Summer of extremes - PIK experts in the media

07/26/2018 - Everybody seems to be talking about the weather these days, with extreme heat in Germany and Europe, forest fires in Sweden, Greece and California. From Japan to the Arctic - the Northern hemisphere is currently experiencing a heat wave and experts from the Potsdam Institute for Climate Impacts Research (PIK) were interviewed by numerous media outlets for an assessment of the current situation in the light of climate change.
Summer of extremes - PIK experts in the media

Heat waves in parts of the world are nothing unusual in general, explained Anders Levermann to international news agency Agence France-Press (AFP). However, the current heat in the entire northern hemisphere is highly unusual. Given that the last three years have been the warmest on record globally, with unmitigated climate change extreme episodes will likelier occur more frequently. The AFP report was picked up by media all over France, in Spanish speaking countries and in Germany.

Climate change is already happening today, explained Fred Hattermann to the German news agency dpa. Media like Spiegel Online, FAZ, Focus or Rheinische Post reported on the subject as well as radio stations like WDR5. Since the industrial revolution, Germany has seen a warming of 1.4°C already, Hattermann said, with a particularly strong warming since the middle of last century. This affects the frequency and intensity of heat waves or heavy rainfalls with floods. He emphasized that warming temperatures can, for instance, become a challenge for farmers and mess with yields. Hattermann also appeared in Deutsche Welle News on the subject.

Peter Hoffmann was invited to German RBB TV and commented in Brandenburg Aktuell and a following broadcast special on the possible impacts of global warming and summer extreme events – from current heat waves to extreme rainfall as seen in previous years. He also talked to German newspapers like Berliner Morgenpost, Potsdamer Neueste Nachrichten and RiaNovosti. A summer like this one could be an average summer by 2050, Hoffmann said.

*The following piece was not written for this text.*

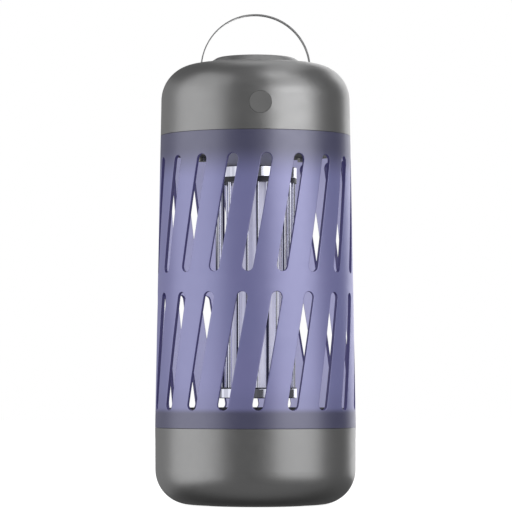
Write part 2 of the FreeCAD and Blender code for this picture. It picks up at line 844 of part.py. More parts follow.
def make_high_voltage_board():
    """Board with the step-up transformer and the storage capacitors."""
    top = "(hv_board_bottom + board_thickness)"
    low = ("-hv_board_half_x", "-hv_board_half_y", "hv_board_bottom")
    plate = box("hv_plate", low, ("hv_board_half_x", "hv_board_half_y", top))
    drills = []
    for number, (x, y) in enumerate(four_corners("standoff_x", "standoff_y"), start=1):
        foot = (x, y, "hv_board_bottom")
        drill = cylinder(f"hv_drill_{number}", foot, "board_screw_radius", "board_thickness")
        drills.append(drill)
    keep(cut("hv_board", plate, fuse("hv_drills", *drills)), "hv_board")

    left = "transformer_x - core_length / 2"
    right = "transformer_x + core_length / 2"
    front = "transformer_y - core_width / 2"
    back = "transformer_y + core_width / 2"
    lower = box("lower_core", (left, front, top), (right, back, f"{top} + core_height"))
    foot = ("transformer_x", "transformer_y", top)
    winding = cylinder("winding", foot, "winding_radius", "winding_height")
    level = f"{top} + winding_height"
    upper = box("upper_core", (left, front, level), (right, back, f"{level} + core_height"))
    keep(fuse("hv_transformer", lower, winding, upper), "hv_transformer")

    boxes = []
    right = "capacitor_x + capacitor_length"
    for number in range(int(SIZES["capacitor_count"])):
        front = f"capacitor_y + {number} * capacitor_spacing"
        back = f"{front} + capacitor_width"
        name = f"capacitor_{number + 1}"
        boxes.append(box(name, ("capacitor_x", front, top), (right, back, f"{top} + capacitor_height")))
    keep(group("hv_capacitors", *boxes), "hv_capacitors")


def make_cell():
    """Rechargeable cell lying across the cap, its cradle and its welded end tabs."""
    length = "2 * cell_half_length"
    left_end = ("-cell_half_length", "cell_y", "cell_z")
    right_end = ("cell_half_length", "cell_y", "cell_z")
    can = cylinder("cell_can", left_end, "cell_radius", length, "x")
    nub = cylinder("cell_nub", right_end, "cell_nub_radius", "cell_nub_length", "x")
    keep(fuse("battery_cell", can, nub), "battery_cell")
    saddles = []
    for name, near, far in (
        ("left", "-cradle_outer_x", "-cradle_inner_x"), ("right", "cradle_inner_x", "cradle_outer_x")
    ):
        low = (near, "cell_y - cradle_half_width", "chassis_floor")
        saddles.append(box(f"saddle_{name}", low, (far, "cell_y + cradle_half_width", "cell_z")))
    low = ("-cradle_inner_x", "cell_y - bridge_half_width", "bridge_bottom")
    high = ("cradle_inner_x", "cell_y + bridge_half_width", "bridge_bottom + bridge_thickness")
    frame = fuse("cradle_blank", *saddles, box("bridge", low, high))
    room = cylinder("cell_room", left_end, "cell_radius + cradle_clearance", length, "x")
    keep(cut("battery_cradle", frame, room), "battery_cradle")
    tabs = []
    for name, start in (
        ("left", "-cell_half_length - tab_thickness"), ("right", "cell_half_length + cell_nub_length")
    ):
        low = (start, "cell_y - tab_half_size", "cell_z - tab_half_size")
        high = (f"{start} + tab_thickness", "cell_y + tab_half_size", "cell_z + tab_half_size")
        tabs.append(box(f"tab_{name}", low, high))
    keep(group("battery_tabs", *tabs), "battery_tabs")


def make_switch():
    """Control board behind the button, with its tactile switch and the switch's plunger."""
    low = ("-control_board_half", "-control_board_front", "control_board_bottom")
    high = ("control_board_half", "-control_board_front + board_thickness", "control_board_top")
    keep(box("control_board", low, high), "control_board")
    low = ("-switch_half_size", "-switch_front", "button_z - switch_half_size")
    high = ("switch_half_size", "-control_board_front", "button_z + switch_half_size")
    case = box("switch_case", low, high)
    depth = "switch_front - switch_bore_end"
    bore = cylinder("switch_hole", ("0", "-switch_front", "button_z"), "switch_bore", depth, "y")
    keep(cut("tact_switch", case, bore), "tact_switch")
    length = "plunger_front - plunger_back"
    keep(
        cylinder("switch_plunger", ("0", "-plunger_front", "button_z"), "plunger_radius", length, "y"),
        "switch_plunger",
    )


def make_power_button():
    """Round push button with a flange that keeps it in the cap and a stem to the switch."""
    body = new_body("power_button")
    sketch = new_sketch(body, "button_profile", "XY_Plane", offset="button_z")
    draw_outline(sketch, [
        ("0", "-button_face"),
        ("button_radius - button_edge", "-button_face"),
        ("button_radius", "-button_face + button_edge"),
        ("button_radius", "-button_flange_front"),
        ("button_flange_radius", "-button_flange_front"),
        ("button_flange_radius", "-button_flange_back"),
        ("button_stem_radius", "-button_flange_back"),
        ("button_stem_radius", "-button_stem_end"),
        ("0", "-button_stem_end"),
    ])
    turn(body, sketch, "Revolution")


def make_charging():
    """Charging socket on its small board at the back of the cap."""
    floor = "(port_z - socket_height / 2)"
    low = ("-charge_board_half", "charge_board_front", f"{floor} - board_thickness")
    keep(box("charge_board", low, ("charge_board_half", "charge_board_back", floor)), "charge_board")
    body = new_body("usb_socket")
    shell = new_sketch(body, "socket_outline", "XZ_Plane", offset="-socket_mouth")
    draw_rounded(shell, "socket_half_width", "socket_height / 2", "socket_corner")
    extrude(body, shell, "Pad", "socket_mouth - socket_front")
    mouth = new_sketch(body, "socket_cavity", "XZ_Plane", offset="-socket_mouth")
    draw_rounded(
        mouth, "socket_half_width - socket_shell", "socket_height / 2 - socket_shell",
        "socket_corner - socket_shell",
    )
    extrude(body, mouth, "Pocket", "socket_depth", reversed_way=True)


def draw_rounded(sketch, half_width, half_height, corner):
    """A rectangle with round corners, centred on the charging port."""
    radius = size(corner)
    centres = []
    arcs = []
    for number, (i, j) in enumerate(((1, 1), (-1, 1), (-1, -1), (1, -1))):
        x = f"{i} * ({half_width} - ({corner}))"
        z = f"port_z + {j} * ({half_height} - ({corner}))"
        centres.append((x, z))
        circle = Part.Circle(Vector(size(x), size(z), 0), Vector(0, 0, 1), radius)
        start = number * math.pi / 2
        arcs.append(sketch.addGeometry(Part.ArcOfCircle(circle, start, start + math.pi / 2)))
    for number, arc in enumerate(arcs):
        following = arcs[(number + 1) % len(arcs)]
        ends = [sketch.getPoint(arc, 2), sketch.getPoint(following, 1)]
        side = sketch.addGeometry(Part.LineSegment(*ends))
        sketch.addConstraint(Sketcher.Constraint("Tangent", arc, 2, side, 1))
        sketch.addConstraint(Sketcher.Constraint("Tangent", side, 2, following, 1))
    for arc, (x, z) in zip(arcs, centres):
        fix_point(sketch, arc, 3, x, z)
    index = sketch.addConstraint(Sketcher.Constraint("Radius", arcs[0], radius))
    sketch.setExpression(f"Constraints[{index}]", bound(corner))


def flap_outline(sketch, inner, half_height, proud):
    """Section through the port's recess or flap, from an inner radius to the skin or beyond."""
    low = f"(port_z - {half_height})"
    high = f"(port_z + {half_height})"
    draw_outline(sketch, [
        (inner, low), (f"{skin(low)} + {proud}", low), (f"{skin(high)} + {proud}", high), (inner, high),
    ])


def make_port_cover():
    """Soft flap over the charging port, with a plug that stands in the opening."""
    body = new_body("port_cover")
    sketch = new_sketch(body, "flap_section", "YZ_Plane")
    flap_outline(sketch, "flap_radius", "flap_half_height", "0")
    turn(body, sketch, "Revolution", "flap_angle", both_ways=True)
    plug = new_sketch(body, "flap_plug", "XZ_Plane", offset="-plug_end")
    corners = four_corners("plug_half_width", "plug_half_height")
    corners = [corners[0], corners[2], corners[3], corners[1]]
    draw_outline(plug, [(x, f"port_z + {z}") for x, z in corners])
    reach = "flap_radius + seam_gap - plug_end"
    extrude(body, plug, "Pad", reach, reversed_way=True)


# ---------------------------------------------------------------- cap and bail


def make_top_cap():
    """Domed cap with the button's hole, the port, the bail's groove and four screw posts."""
    bottom = "(grille_top + seam_gap / 2)"
    roof = "(shoulder_height - wall)"
    inside = f"({skin('shoulder_height')} - wall)"
    edge = skin("shoulder_height")
    body = turned_body("top_cap", [
        (f"{skin(bottom)} - wall", bottom),
        (skin(bottom), bottom),
        (edge, "shoulder_height"),
        ("bail_groove_outer", "shoulder_height"),
        ("bail_groove_outer", "bail_groove_floor"),
        ("bail_groove_inner", "bail_groove_floor"),
        ("bail_groove_inner", "shoulder_height"),
        ("disc_foot_radius", "shoulder_height"),
        ("disc_top_radius", "disc_edge_height"),
        ("0", "crown_height"),
        ("0", "crown_height - wall"),
        ("disc_top_radius", "disc_edge_height - wall"),
        ("rib_inner - wall / 2", roof),
        ("rib_inner", "rib_bottom"),
        ("rib_outer", "rib_bottom"),
        ("rib_outer", roof),
        (inside, roof),
    ])
    round_edges(body, [(inside, roof)], "shoulder_inner_corner")
    round_edges(body, [(edge, "shoulder_height")], "shoulder_corner")
    blends = [("disc_foot_radius", "shoulder_height"), ("disc_top_radius", "disc_edge_height")]
    round_edges(body, blends, "disc_blend")

    posts = four_corners("post_offset", "post_offset")
    foot = "(chassis_floor + post_gap)"
    pads = [(x, y, "post_radius") for x, y in posts]
    round_features(body, "cap_posts", "Pad", foot, f"post_top - {foot}", pads, upward=True)
    pilots = [(x, y, "screw_radius") for x, y in posts]
    round_features(body, "cap_pilots", "Pocket", foot, "screw_depth", pilots, upward=True)

    button = new_sketch(body, "button_opening", "XZ_Plane")
    draw_circle(button, "0", "button_z", "button_hole")
    extrude(body, button, "Pocket", "body_radius", reversed_way=True)
    recess = new_sketch(body, "port_recess", "YZ_Plane")
    flap_outline(recess, "recess_radius", "recess_half_height", "wall")
    turn(body, recess, "Groove", "recess_angle", both_ways=True)
    port = new_sketch(body, "port_opening", "XZ_Plane")
    draw_rounded(port, "port_half_width", "port_half_height", "port_corner")
    extrude(body, port, "Pocket", "body_radius")
    pivots = new_sketch(body, "bail_pivots", "YZ_Plane")
    draw_circle(pivots, "0", "bail_z", "pin_bore")
    extrude(body, pivots, "Pocket", "2 * bail_groove_inner + seam_gap / 2", both_ways=True)
    notches = [("0", f"{side} * notch_y", "notch_radius") for side in (1, -1)]
    round_features(
        body, "lift_notches", "Pocket", "shoulder_height", "notch_depth", notches, upward=False
    )


def make_bail():
    """Flat strip bent to a half circle, with a rounded eye at each end, and its two pins."""
    body = new_body("bail_handle")
    inner = "(bail_radius - bail_thickness / 2)"
    outer = "(bail_radius + bail_thickness / 2)"
    strip = new_sketch(body, "bail_strip", "XY_Plane", offset="bail_z")
    draw_outline(strip, [
        (inner, "-bail_width / 2"), (outer, "-bail_width / 2"),
        (outer, "bail_width / 2"), (inner, "bail_width / 2"),
    ])
    bend = turn(body, strip, "Revolution", "bail_sweep")
    bend.Reversed = True
    eye = new_sketch(body, "bail_eye", "YZ_Plane", offset=inner)
    draw_circle(eye, "0", "bail_z", "bail_width / 2")
    repeat(body, extrude(body, eye, "Pad", "bail_thickness"), "bail_eye_count")
    drill = new_sketch(body, "bail_drill", "YZ_Plane")
    draw_circle(drill, "0", "bail_z", "bail_hole")
    extrude(body, drill, "Pocket", "2 * bail_radius + bail_width", both_ways=True)

    pins = []
    length = f"{outer} - pin_end"
    for name, shank_foot, head_foot in (
        ("right", "pin_end", outer),
        ("left", f"-{outer}", f"-{outer} - pin_head_height"),
    ):
        place = (shank_foot, "0", "bail_z")
        shank = cylinder(f"pin_shank_{name}", place, "pin_radius", length, "x")
        place = (head_foot, "0", "bail_z")
        head = cylinder(f"pin_head_{name}", place, "pin_head_radius", "pin_head_height", "x")
        pins.append(fuse(f"pin_{name}", shank, head))
    keep(group("bail_pins", *pins), "bail_pins")


# ---------------------------------------------------------------- build, check and write


def check_document():
    """Stop if any feature failed, or if a cut removed or a pad added nothing."""
    adding = ("PartDesign::Pad", "PartDesign::Revolution")
    cutting = ("PartDesign::Pocket", "PartDesign::Groove", "PartDesign::SubtractiveHelix")
    for thing in doc.Objects:
        if "Invalid" in thing.State or "Error" in thing.State:
            raise RuntimeError(f"{thing.Label}: {thing.State}")
        base = getattr(thing, "BaseFeature", None)
        if base is None or thing.TypeId not in adding + cutting:
            continue
        change = thing.Shape.Volume - base.Shape.Volume
        if (change <= 0) == (thing.TypeId in adding):
            raise RuntimeError(f"{thing.Label}: changes the volume by {change:.3f}")


def write_subparts():
    """Check every sub-part's shape and write each one to its own file."""
    os.makedirs("parts", exist_ok=True)
    for node, thing in SUBPARTS.items():
        shape = thing.Shape
        if shape.isNull() or not shape.isValid() or shape.Volume <= 0:
            raise RuntimeError(f"{node}: the shape is not a valid solid")
    for node, thing in SUBPARTS.items():
        thing.Shape.exportStep(f"parts/{node}.step")
        print(f"{node}: {len(thing.Shape.Solids)} solid(s), {thing.Shape.Volume:.1f} mm3")


make_base_cup()
make_foot_pad()
make_insect_tray()
make_outer_grille()
make_lock_ring()
make_grid()
make_grid_rods()
make_leads()
make_lamp()
make_chassis()
make_screws()
make_high_voltage_board()
make_cell()
make_switch()
make_power_button()
make_charging()
make_port_cover()
make_top_cap()
make_bail()
doc.recompute()
check_document()
write_subparts()
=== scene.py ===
"""Looks of the electric bug zapper: materials, the finely modelled outer pieces, light and camera.

The zapper stands on z = 0 with its axis on the Z axis. Lengths are in metres, except in the outlines of
the grille and the button, which are in millimetres until Skin.piece scales them by MM.
"""

import json
import math

import bmesh
import bpy
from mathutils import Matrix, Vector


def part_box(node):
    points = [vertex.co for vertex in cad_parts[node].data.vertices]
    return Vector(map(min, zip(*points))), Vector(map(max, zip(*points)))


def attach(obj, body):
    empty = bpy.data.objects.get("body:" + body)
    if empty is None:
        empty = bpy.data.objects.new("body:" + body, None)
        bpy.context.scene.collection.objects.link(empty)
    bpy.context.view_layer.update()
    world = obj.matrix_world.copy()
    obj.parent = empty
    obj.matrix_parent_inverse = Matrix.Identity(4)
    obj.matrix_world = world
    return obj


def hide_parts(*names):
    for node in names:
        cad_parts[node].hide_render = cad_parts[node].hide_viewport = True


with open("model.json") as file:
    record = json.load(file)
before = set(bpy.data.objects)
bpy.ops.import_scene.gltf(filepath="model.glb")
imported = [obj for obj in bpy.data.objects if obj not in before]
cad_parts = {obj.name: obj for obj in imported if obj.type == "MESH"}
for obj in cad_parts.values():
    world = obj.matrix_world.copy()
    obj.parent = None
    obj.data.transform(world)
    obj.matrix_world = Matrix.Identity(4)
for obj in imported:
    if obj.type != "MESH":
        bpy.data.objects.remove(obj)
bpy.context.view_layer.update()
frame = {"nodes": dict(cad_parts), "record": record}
nodes = frame["nodes"]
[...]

Kirsten Thonicke talked to media like Kleine Zeitung in Austria and NDR2 Radio in Germany about the forest fires in Sweden and Greece. While forest fires to a certain degree are a part of summer in the Mediterranean countries, they are usually less heavy in a country like Sweden, she explained. However, climate change makes extreme events probably more likely, so that regions that have not seen that many or severe forest fires so far could be affected.

Stefan Rahmstorf talked to the German newspapers Südkurier and Tagesspiegel about record heat in Germany and other parts of the world, like the USA. Earlier this month, when California was confronted with extreme heat while Japan was hit by heavy rain he commented on this in media like Süddeutsche Zeitung, PNN and emphasized that heat waves as well as extreme precipitation events can be expected to become more frequent and worse due to global warming, based on the laws of physics.